Depuis 2004 (première version de ce texte) certains SELs commencent à limiter les débits. Il faudra peut-être encore un peu de temps pour que tous admettent que les SELs orthodoxes c’est à dire toujours fidèles au modéle ”LETS”, ressemblent à une machine à transformer de la richesse en unités de plus en plus dévaluées. En comprenant ce lent et inéluctable mécanisme d’autodestruction nous pourrons désamorcer cette bombe à retardement qui fait sauter les SELs.

Apprenons à contrôler l’émission des unités.

Ces unités de consommation devront évidement être émises parallèlement à la production des richesses et non pas parallèlement à leur destruction.
Puisque qu’il y a trop d’unités SEL en circulation en France, ne continuons pas à en créer encore plus, supprimons d’abord les débits. Si l’équilibre richesses-unités redevient normal, on pourra à nouveau autoriser l’injection d’unités dans le système.
Soit en réintroduisant prudemment les débits (qui est une méthode de création d'unité très valable si elle est ajustée à la montée des richesses disponibles) ou par d’autres méthodes de création d’unités, comme celles qui ont fait leurs preuves dans le réseau Ithaca (prêts gratuits, bourses accordées à des associations caritatives qui apportent une richesse sociale depuis longtemps, crédits individuels accordés en échange du maintien d’un service essentiel pour une durée de plusieurs mois). L’ajustement des unités injectées dans le réseau peut être réglé par un mécanisme déja utilisé dans le réseau Ithaca. Une petite visite à “Ithaca Money” (au nord de New York) ne serait pas du luxe.

Quelques suggestions pour améliorer les SELs

1) Décider de supprimer les soldes négatifs, puis procéder à des injections prudentes d’unités dans le système proportionnellement à l’augmentation de la richesse collective.

2) Trouver un mode de gestion simplifié
. Bien distinguer les principales fonctions d’un réseau d’échange, peut nous aider à y voir plus clair:
a) La comptabilité des unités.
Attribuer à chaque partenaire un carnet de compte individuel. Ce carnet permet de mettre l’individu au centre et les comptes sont tenus en temps réel. Il n’y a plus d’excuse pour passer en solde négatif. Deuxième avantage: sans centre comptable, il n’y a plus de frontières entre les différents réseaux. Les amoureux de la bureaucratie se reconvertissent en gentils contrôleurs de carnets dans les bourses d’échange (Il faut en effet responsabiliser chacun, l’inviter à remplir correctement son carnet et chasser le dilettantisme). Chacun peut alors échanger avec un autre partenaire à l’autre bout de la France ou du monde, muni d’un carnet de compte semblable.

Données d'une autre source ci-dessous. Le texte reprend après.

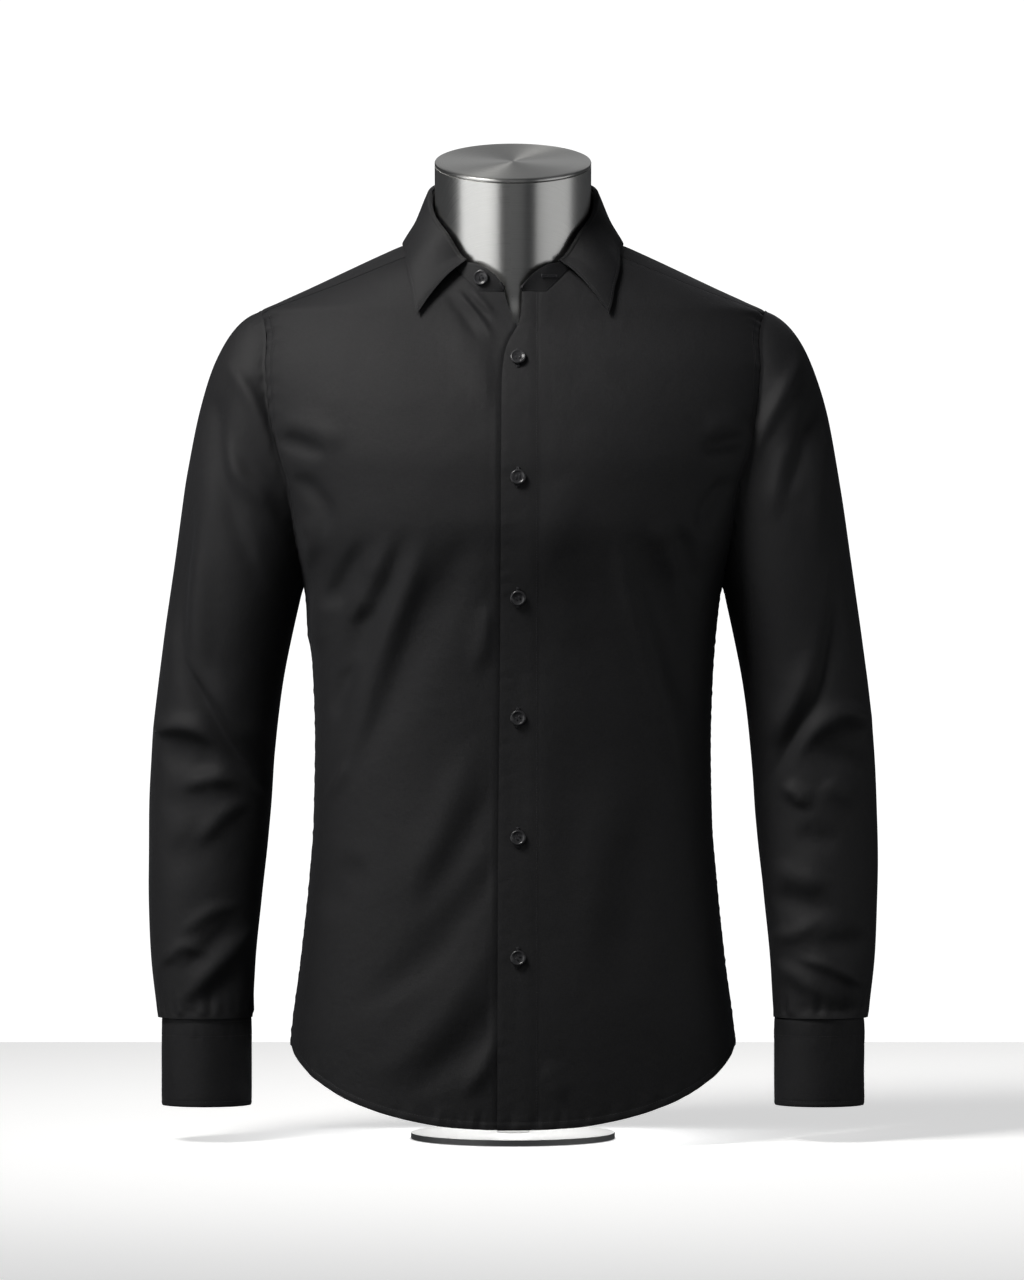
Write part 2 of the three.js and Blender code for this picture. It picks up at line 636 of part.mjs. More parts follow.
// The slit's strip lies on the back of the sleeve, on the sleeve's own grid.
function sleevePlacket(side, folds) {
  const surface = sleeveSurface(folds);
  const turns = SLEEVE_TURNS.slice(14, 17);
  const places = SLEEVE_PLACES.slice(-5);
  return onSide(side, wallGeometry(turns, places, (turn, place, face) => (
    movedOut(surface, turn, place, SLEEVE_STEP, GAP + CLOTH * (1 - face))
  )));
}

const CUFF_LAP = 0.4;
const CUFF_START = degrees(-75);

// The cuff's band starts under its own end, so its first stretch runs one cloth further in.
function cuffPoint(turn, z, inset) {
  const share = THREE.MathUtils.smoothstep(turn - CUFF_START, CUFF_LAP, CUFF_LAP + 0.9);
  const depth = inset + (1 - share) * (COLLAR_CLOTH + GAP);
  return new THREE.Vector3(
    CUFF.x + (CUFF.halfWidth - depth) * Math.cos(turn),
    CUFF.y - (CUFF.halfDepth - depth) * Math.sin(turn),
    z,
  );
}

function cuff(side) {
  const turns = steps(30, CUFF_START, CUFF_START + 2 * Math.PI + CUFF_LAP);
  return onSide(side, wallGeometry(turns, [CUFF.bottom, CUFF.top], (turn, z, face) => (
    cuffPoint(turn, z, COLLAR_CLOTH * face)
  )));
}

// ---- buttons ----

function buttonGeometry() {
  const outline = new THREE.Shape().absarc(0, 0, BUTTON_RADIUS, 0, 2 * Math.PI);
  const holeOffset = 1.5;
  for (const [x, y] of [[1, 1], [-1, 1], [-1, -1], [1, -1]]) {
    outline.holes.push(new THREE.Path().absarc(x * holeOffset, y * holeOffset, 0.8, 0, 2 * Math.PI, true));
  }
  return mergeVertices(new THREE.ExtrudeGeometry(outline, {
    depth: BUTTON_THICKNESS,
    bevelEnabled: false,
    curveSegments: 9,
  }));
}

// A button that lies a thread's height off a surface, with its back along the normal.
function placedButton(mesh, point, normal) {
  mesh.position.copy(point).addScaledVector(normal, GAP);
  mesh.quaternion.setFromUnitVectors(new THREE.Vector3(0, 0, 1), normal);
  return mesh;
}

// ---- dress form ----

function solidOf(geometry) {
  const bare = geometry.clone();
  bare.deleteAttribute('normal');
  bare.deleteAttribute('uv');
  const merged = mergeVertices(bare);
  return new wasm.Manifold(new wasm.Mesh({
    numProp: 3,
    vertProperties: new Float32Array(merged.attributes.position.array),
    triVerts: new Uint32Array(merged.index.array),
  }));
}

function geometryOf(solid) {
  const { vertProperties, triVerts } = solid.getMesh();
  return facingOut(Array.from(vertProperties), Array.from(triVerts));
}

// A cylinder on the neck's leaning axis, between two distances up that axis.
function neckCylinder(radius, from, to) {
  const geometry = new THREE.CylinderGeometry(radius, radius, to - from, 48);
  geometry.rotateX(Math.PI / 2 + NECK_LEAN);
  const middle = (from + to) / 2;
  geometry.translate(0, -middle * Math.sin(NECK_LEAN), NECK_CENTRE_Z + middle * Math.cos(NECK_LEAN));
  return solidOf(geometry);
}

// The torso's smooth skin, a set distance inside the shirt.
function torsoSkin() {
  const heights = [FORM_BOTTOM_Z, 200, 280, 360, 430, 490, 540, 590, 635, 665, 684, 696, 710, 725, 741];
  const azimuths = steps(36, 0, 2 * Math.PI).slice(0, -1);
  const positions = [];
  const index = [];
  for (const z of heights) {
    for (const azimuth of azimuths) {
      const point = movedOut(plainBody, azimuth, z, BODY_STEP, -FORM_INSET);
      if (z === FORM_BOTTOM_Z) point.z = z;
      positions.push(...point.toArray());
    }
  }
  const count = azimuths.length;
  for (let row = 0; row + 1 < heights.length; row++) {
    for (let column = 0; column < count; column++) {
      const [a, b] = [row * count + column, row * count + ((column + 1) % count)];
      index.push(a, b, b + count, a, b + count, a + count);
    }
  }
  const top = (heights.length - 1) * count;
  for (let column = 1; column + 1 < count; column++) {
    index.push(0, column + 1, column, top, top + column, top + column + 1);
  }
  return facingOut(positions, index);
}

const NECK_FOOT_RADIUS = 96;
const NECK_FOOT = -75;
const NECK_HEIGHT = (NECK_TOP_Z - NECK_CENTRE_Z) / Math.cos(NECK_LEAN);
const CAP_THICKNESS = 3;

function formParts() {
  const skin = solidOf(torsoSkin());
  const neck = neckCylinder(NECK_RADIUS, NECK_FOOT, NECK_HEIGHT - CAP_THICKNESS - GAP);
  const socket = neckCylinder(NECK_FOOT_RADIUS + GAP, NECK_FOOT - GAP, NECK_HEIGHT + 50);
  const foot = neckCylinder(NECK_FOOT_RADIUS, NECK_FOOT, NECK_HEIGHT + 50);
  return {
    torso: geometryOf(skin.subtract(socket)),
    neck: geometryOf(skin.intersect(foot).add(neck)),
    cap: geometryOf(neckCylinder(NECK_RADIUS, NECK_HEIGHT - CAP_THICKNESS, NECK_HEIGHT)),
  };
}

function upright(radius, bottom, top, segments) {
  return new THREE.CylinderGeometry(radius, radius, top - bottom, segments)
    .rotateX(Math.PI / 2)
    .translate(0, 0, (bottom + top) / 2);
}

// ---- the object ----

const blackPoplin = { color: 0x14151a, roughness: 0.75, metalness: 0 };
const darkButton = { color: 0x2a2b2f, roughness: 0.25, metalness: 0 };
const brushedSteel = { color: 0xb4b5b2, roughness: 0.3, metalness: 1 };
const greyForm = { color: 0x8c8c88, roughness: 0.8, metalness: 0 };
const paleLacquer = { color: 0xf0f0ee, roughness: 0.4, metalness: 0 };

const shirt = new THREE.Group();

function addMesh(name, geometry, look) {
  const mesh = new THREE.Mesh(geometry, new THREE.MeshStandardMaterial(look));
  mesh.name = name;
  shirt.add(mesh);
  return mesh;
}

addMesh('front_left', frontLeft(), blackPoplin);
addMesh('front_right', frontRight(), blackPoplin);
addMesh('placket', placket(), blackPoplin);
addMesh('back', back(), blackPoplin);
addMesh('yoke', yoke(), blackPoplin);
addMesh('collar_stand', collarStand(), blackPoplin);
addMesh('collar_leaf', collarLeaf(), blackPoplin);
for (const [name, side] of [['left', 1], ['right', -1]]) {
  addMesh(`sleeve_${name}`, sleeve(side, SLEEVE_FOLDS[name]), blackPoplin);
  addMesh(`sleeve_placket_${name}`, sleevePlacket(side, SLEEVE_FOLDS[name]), blackPoplin);
  addMesh(`cuff_${name}`, cuff(side), blackPoplin);
  const outward = new THREE.Vector3(side * Math.cos(degrees(-65)), -Math.sin(degrees(-65)), 0);
  const seat = cuffPoint(degrees(-65) + 2 * Math.PI, (CUFF.bottom + CUFF.top) / 2, 0);
  seat.x *= side;
  placedButton(addMesh(`button_cuff_${name}`, buttonGeometry(), darkButton), seat, outward);
}
for (let i = 0; i < FRONT_BUTTONS; i++) {
  const z = FRONT_BUTTON_TOP_Z - i * FRONT_BUTTON_SPACING;
  const place = [azimuthAt(FRONT_BUTTON_X, z), z];
  const seat = onBody(place, GAP + CLOTH);
  const outward = onBody(place, GAP + CLOTH + 1).sub(seat);
  placedButton(addMesh(`button_front_${i + 1}`, buttonGeometry(), darkButton), seat, outward);
}
const collarButtonPlace = [standShare(2 * Math.PI - COLLAR_BUTTON_AZIMUTH), 0.5];
const standFace = (u, v, distance) => movedOut(standSurface, u, v, [0.002, 0.02], distance);
const collarSeat = standFace(...collarButtonPlace, COLLAR_CLOTH / 2 + GAP);
const collarOutward = standFace(...collarButtonPlace, COLLAR_CLOTH / 2 + GAP + 1).sub(collarSeat);
placedButton(addMesh('button_collar', buttonGeometry(), darkButton), collarSeat, collarOutward);

const form = formParts();
addMesh('form_torso', form.torso, greyForm);
addMesh('form_neck', form.neck, brushedSteel);
addMesh('form_cap', form.cap, brushedSteel);
addMesh('form_pole', upright(POLE_RADIUS, BASE_THICKNESS + GAP, FORM_BOTTOM_Z - GAP, 24), paleLacquer);
addMesh('form_base', upright(BASE_RADIUS, 0, BASE_THICKNESS, 48), paleLacquer);

export default shirt;
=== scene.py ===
import math

import bpy
import numpy as np
from mathutils import Matrix, Vector


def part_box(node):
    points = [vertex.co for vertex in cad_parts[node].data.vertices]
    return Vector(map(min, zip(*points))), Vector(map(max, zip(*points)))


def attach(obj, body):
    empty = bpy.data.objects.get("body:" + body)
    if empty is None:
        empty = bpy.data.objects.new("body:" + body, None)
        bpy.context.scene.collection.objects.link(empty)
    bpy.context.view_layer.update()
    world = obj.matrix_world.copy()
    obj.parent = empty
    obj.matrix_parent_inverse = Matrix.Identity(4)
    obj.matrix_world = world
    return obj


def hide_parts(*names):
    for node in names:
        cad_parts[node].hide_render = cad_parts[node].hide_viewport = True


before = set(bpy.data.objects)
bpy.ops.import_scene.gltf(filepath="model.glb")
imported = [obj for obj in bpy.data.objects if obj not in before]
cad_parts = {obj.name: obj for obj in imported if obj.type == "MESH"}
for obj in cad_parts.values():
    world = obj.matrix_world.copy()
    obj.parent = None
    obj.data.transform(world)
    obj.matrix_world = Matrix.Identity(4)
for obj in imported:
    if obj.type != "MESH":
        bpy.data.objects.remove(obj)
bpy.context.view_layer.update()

# A black dress shirt on a dress form. Shapes are worked out in millimetres and made in metres.
MM = 0.001
SEED = 11

# ---- sizes, the same as the solids' own ----

CUFF_LOW, CUFF_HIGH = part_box("cuff_left")
CUFF_BOTTOM, CUFF_TOP = CUFF_LOW[2] / MM, CUFF_HIGH[2] / MM
CUFF_X = (CUFF_LOW[0] + CUFF_HIGH[0]) / 2 / MM
CUFF_Y = (CUFF_LOW[1] + CUFF_HIGH[1]) / 2 / MM
CUFF_HALF_WIDTH = (CUFF_HIGH[0] - CUFF_LOW[0]) / 2 / MM
CUFF_HALF_DEPTH = (CUFF_HIGH[1] - CUFF_LOW[1]) / 2 / MM

CLOTH = 0.8
COLLAR_CLOTH = 1.5
ARMPIT_Z = 461
SHOULDER_Z = 688
ARMHOLE_HALF_DEPTH = 55
SIDE_HEM_Z = 78
BACK_YOKE_Z = 657
FRONT_YOKE_Z = 684
YOKE_NECK_AZIMUTH = math.radians(68)
NECK_RADIUS = 65
NECK_LEAN = math.radians(18)
NECK_CENTRE_Z = 731
NECKLINE_RADIUS = 73
FRONT_NECKLINE_Z = 702
STAND_FRONT_AZIMUTH = math.radians(5.9)
LEAF_ROLL_AZIMUTH = math.radians(34)
LEAF_POINT_AZIMUTH = math.radians(48)
ROLL_RADIUS = 1.8
ROLL_SHARE = 0.12
PLACKET_LINE = 21
UNDERLAP_EDGE = 18
UNDERLAP_DEPTH = 1.35
SEAM_LAP = 0.05
PLACKET_CLOTH = 0.5
HEM_BAND = 6
ARMHOLE_STITCHES = (7, 8.8)
CUFF_STITCHES = (2.2, 14)
CUFF_EDGE_STITCH = 4.5
BODY_GIRTH_RADIUS = 165
STAND_TOP_HALF_WIDTH = 67.6
STAND_TOP_HALF_DEPTH = 71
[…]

b) La gestion des cotisations associatives, les C.A. les assemblées générales...peuvent aussi être supprimées si l’on supprime le statut d’association et les adhésions qui vont avec. On fait rentrer l’argent nécessaire à la publication du bulletin de liaison en vendant ce bulletin au numéro, en Euros ou en finançant ce bulletin par des annonces (comme à Ithaca), il est accessible à tous comme tout journal local, dans les biocoop et en libre participation comme en Suisse..

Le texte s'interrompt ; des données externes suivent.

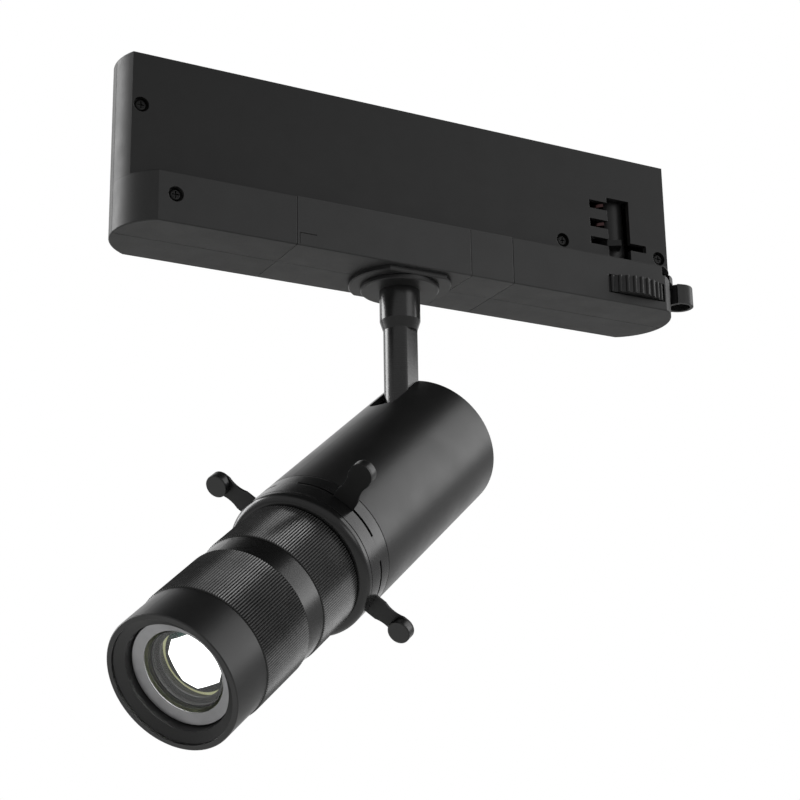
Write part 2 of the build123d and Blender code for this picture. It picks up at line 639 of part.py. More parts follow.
def tilt_joint():
    base = rod(CLEVIS_BASE_RADIUS, CLEVIS_BASE_REAR, SINK_REAR)
    for side in (-1, 1):
        y0 = side * EAR_INNER
        y1 = side * (EAR_INNER + EAR_THICKNESS)
        low, high = min(y0, y1), max(y0, y1)
        ear = Rot(-90, 0, 0) * rod(EAR_RADIUS, low, high)
        ear += slab(-EAR_RADIUS, EAR_RADIUS, low, high, 0, SINK_REAR)
        base += ear
    base -= Rot(-90, 0, 0) * rod(PIN_RADIUS + THREAD_CLEARANCE, -20, 20)
    save("tilt_clevis", in_head(base))
    reach = EAR_INNER + EAR_THICKNESS
    pin = rod(PIN_RADIUS, -reach - 2, reach)
    pin += rod(PIN_HEAD_RADIUS, reach, reach + PIN_HEAD_HEIGHT)
    save("tilt_pin", across_head(pin))
    clip = tube(PIN_HEAD_RADIUS, PIN_RADIUS + THREAD_CLEARANCE, -reach - 1.2, -reach)
    save("tilt_pin_clip", across_head(clip))
    washers = []
    for side in (-1, 1):
        y0 = side * (STEM_FLAT + FRICTION_WASHER_GAP)
        y1 = side * (EAR_INNER - THREAD_CLEARANCE)
        washers.append(across_head(tube(FRICTION_WASHER_RADIUS, PIN_RADIUS + THREAD_CLEARANCE,
                                        min(y0, y1), max(y0, y1))))
    save("friction_washers", *washers)


def light_engine():
    sink = rod(HEAD_INNER - FIT_GAP, SINK_BASE_REAR, LED_REAR)
    for index in range(SINK_FINS):
        y = (index - (SINK_FINS - 1) / 2) * SINK_FIN_PITCH
        fin = slab(-40, 40, y - SINK_FIN_THICKNESS / 2, y + SINK_FIN_THICKNESS / 2,
                   SINK_REAR, SINK_BASE_REAR)
        sink += fin & rod(HEAD_INNER - 0.5, SINK_REAR, SINK_BASE_REAR)
    save("heat_sink", in_head(sink))
    board = rod(LED_BOARD_RADIUS, LED_REAR, LED_REAR + LED_BOARD_THICKNESS)
    screws = []
    for side in (-1, 1):
        x = side * LED_SCREW_CIRCLE
        board -= rod(1.3, LED_REAR - 1, LED_REAR + 5, x)
        screws.append(in_head(rod(2.2, LED_REAR + LED_BOARD_THICKNESS,
                                  LED_REAR + LED_BOARD_THICKNESS + 1.4, x)
                              + rod(1.2, LED_REAR, LED_REAR + LED_BOARD_THICKNESS, x)))
    save("led_board", in_head(board))
    top = LED_REAR + LED_BOARD_THICKNESS
    save("led_emitter", in_head(rod(LED_CHIP_RADIUS, top, top + LED_CHIP_THICKNESS)))
    seat = CONDENSER_REAR
    holder = tube(HOLDER_RADIUS, HOLDER_RADIUS - HOLDER_WALL, LED_REAR, HOLDER_FRONT)
    holder += tube(HOLDER_RADIUS, CONDENSER_RADIUS - 1.2, seat - 1.6, seat)
    holder += tube(HOLDER_RADIUS, CONDENSER_RADIUS + FIT_GAP, seat, seat + CONDENSER_EDGE)
    save("condenser_holder", in_head(holder))
    save("condenser_lens", in_head(plano_convex(CONDENSER_RADIUS, seat, CONDENSER_EDGE,
                                                CONDENSER_CROWN)))
    return screws


def plano_convex(radius, rear, edge, crown):
    """Lens with a flat rear face and a domed front."""
    rim = rear + edge
    top = rim + crown
    arc = ThreePointArc((radius, 0, rim), (radius * 0.53, 0, dome(radius, crown, 0.53) + rim),
                        (0, 0, top))
    outline = Polyline((0, 0, top), (0, 0, rear), (radius, 0, rear), (radius, 0, rim)) + arc
    return revolve(make_face(outline), Axis.Z)


def dome(radius, crown, share):
    """Height of a spherical dome at a share of its radius."""
    ball = (radius * radius + crown * crown) / (2 * crown)
    return math.sqrt(ball * ball - (radius * share) ** 2) - (ball - crown)


def slit_cuts(bottom, top):
    return [sector(GATE_INNER - 1, HEAD_RADIUS + 2, angle, SLIT_HALF_ANGLE, bottom, top)
            for angle in SLIT_ANGLES]


def gate():
    low = SLIT_CENTRE - SLIT_WIDTH / 2
    high = SLIT_CENTRE + SLIT_WIDTH / 2
    rear = tube(HEAD_RADIUS, GATE_INNER, HOUSING_FRONT + RING_GROOVE, SLIT_CENTRE)
    rear += tube(HEAD_RADIUS - RING_GROOVE, GATE_INNER, HOUSING_FRONT, HOUSING_FRONT + RING_GROOVE)
    rear += tube(GATE_INNER + 0.5, GATE_APERTURE + 5, GATE_FLOOR - GATE_PLATE_THICKNESS, GATE_FLOOR)
    rear += tube(HEAD_INNER - FIT_GAP, SPIGOT_BORE, SPIGOT_REAR, HOUSING_FRONT + 1.5)
    for cut in slit_cuts(low, SLIT_CENTRE + 1):
        rear -= cut
    save("gate_ring_rear", in_head(rear))
    plate = tube(GATE_APERTURE + 5 + 3, GATE_APERTURE, GATE_FLOOR - GATE_PLATE_THICKNESS - 0.5,
                 GATE_FLOOR - GATE_PLATE_THICKNESS)
    save("gate_plate", in_head(plate))
    front = tube(HEAD_RADIUS, GATE_INNER, SLIT_CENTRE, GROOVE_AT)
    front += tube(GATE_INNER + 0.5, GATE_FRONT_BORE, GATE_ROOF, GATE_ROOF + GATE_PLATE_THICKNESS)
    seat = GATE_ROOF + GATE_PLATE_THICKNESS
    inner = BARREL_RADIUS + FIT_GAP
    front += tube(HEAD_RADIUS - RING_GROOVE, inner, seat, GROOVE_AT + RING_GROOVE)
    rise = HEAD_RADIUS - BEAD_STEP_RADIUS
    start = GROOVE_AT + RING_GROOVE
    middle = (HEAD_RADIUS - rise * (1 - math.sqrt(0.5)), BEAD_FRONT - rise * (1 - math.sqrt(0.5)))
    arc = ThreePointArc((HEAD_RADIUS, 0, BEAD_FRONT - rise), (middle[0], 0, middle[1]),
                        (BEAD_STEP_RADIUS, 0, BEAD_FRONT))
    outline = Polyline((BEAD_STEP_RADIUS, 0, BEAD_FRONT), (inner, 0, BEAD_FRONT), (inner, 0, start),
                       (HEAD_RADIUS, 0, start), (HEAD_RADIUS, 0, BEAD_FRONT - rise)) + arc
    front += revolve(make_face(outline), Axis.Z)
    for cut in slit_cuts(SLIT_CENTRE - 1, high):
        front -= cut
    save("gate_ring_front", in_head(front))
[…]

c) La publication du bulletin de liaison local
ou des annuaires ou catalogues de services (les offres et demandes; intérêts, projets..) peut être assurée par une seule personne compétente ou une équipe restreinte comme le comité de rédaction de n’importe quel journal. Ce bulletin de liaison est géré en Euros, avec un simple statut associatif. Les échanges sont stimulés si les annonces de nos bulletins de liaison sont assez séduisantes pour nous donner envie de nous rencontrer.

d) L’organisation des rencontres
ou marchés ou chantiers collectifs ouverts à tous est confiée à un organisateur de rencontres compétent. Avec fréquence mensuelle, dates et lieux faciles à retenir et connues de tous, elles regroupent sur 3-4 heures ou une journée: un marché, un repas avec panier tiré du sac, une présentation et un débat sur les projets futurs. Chacun peut ainsi trouver une motivation pour venir à la fête.

2 commentaires:

christian/bhim a dit…

Je te remercie Daniel pour la richesse de tous ces articles, ils me permettent d'élargir ma compréhension et m'ouvrent à des possibles réalistes et mures.

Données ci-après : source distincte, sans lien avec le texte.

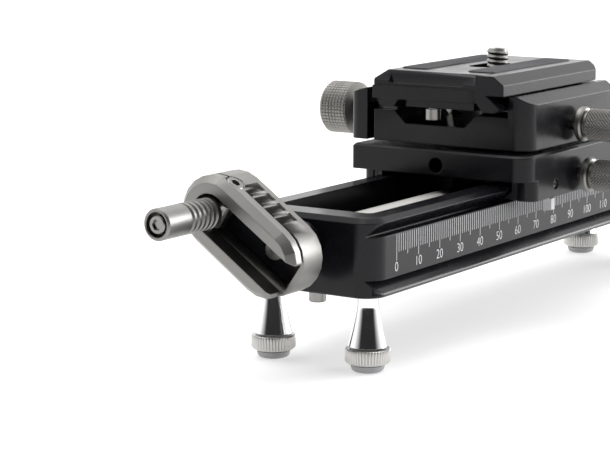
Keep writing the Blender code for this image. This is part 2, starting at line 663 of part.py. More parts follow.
def build_carriage_side(mats):
    slide = joint_frame("axis_carriage", (CARRIAGE_X, 0, PLATE_BOTTOM))
    pieces = [build_carriage_plate(mats["black"]), build_lead_nut(mats["polymer"])]
    pieces += build_gibs(mats["polymer"])
    pieces += build_carriage_small_parts(mats["steel"], mats["white"])
    bolt_profile = [(20.7 * MM, 5.0 * MM), (22.0 * MM, 5.0 * MM), (22.0 * MM, PAN_BOLT_RADIUS),
                    (30.6 * MM, PAN_BOLT_RADIUS)]
    bolt = add_object("pan_bolt", lathe(bolt_profile, "Z", (CARRIAGE_X, 0), 20), mats["steel"], True)
    pieces.append(bolt)
    ride_on(slide, *pieces)
    lock = joint_frame("axis_carriage_lock", (CARRIAGE_X, -CARRIAGE_HALF_WIDTH, CARRIAGE_LOCK_HEIGHT))
    ride_on(lock, build_side_knob("carriage_lock_knob", CARRIAGE_LOCK_HEIGHT, -CARRIAGE_HALF_WIDTH,
                                  -SKIRT_INNER, mats["champagne"]))


# ---- turning clamp ------------------------------------------------------------------
def clamp_section():
    """Section across the rail: the bed, the fixed jaw and the plate-stop channel."""
    outline = [(CLAMP_RIGHT, CLAMP_BOTTOM), (CLAMP_LEFT, CLAMP_BOTTOM), (CLAMP_LEFT, CLAMP_BED),
               (16.8 * MM, CLAMP_BED), (12.2 * MM, CHANNEL_FLOOR), (-5.4 * MM, CHANNEL_FLOOR),
               (-10.0 * MM, CLAMP_BED), (-WALL_INNER, CLAMP_BED), (-WALL_INNER, 38.9 * MM),
               (-LIP_REACH, 40.3 * MM), (-LIP_REACH, JAW_TOP), (-20.3 * MM, JAW_TOP),
               (CLAMP_RIGHT, JAW_OUTER_TOP)]
    return outline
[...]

Je relance actuellement le JEU dans le 36 avec des amis et tes éclairages vont certainement contribuer au bon fonctionnement de cette aventure.

Merci, encore.

tanou a dit…

Bonjour
Vos aricles m'eclairent sur les fonctionnements de ce types de money. Je suis tres interressé par le JEU mais j'ai l'impression qu'il est tres facile de trucquer son carnet.
Bien sur la confiance est le ciment de ce type de money mais alors comment pouvons nous echanger en confiance avec des gens que nous ne connaissons pas et qui font parti du JEU.
merci pour vos eclaircissemts.
Sinon connaissez vous les opens money? Si oui pouvez vous nous en parler.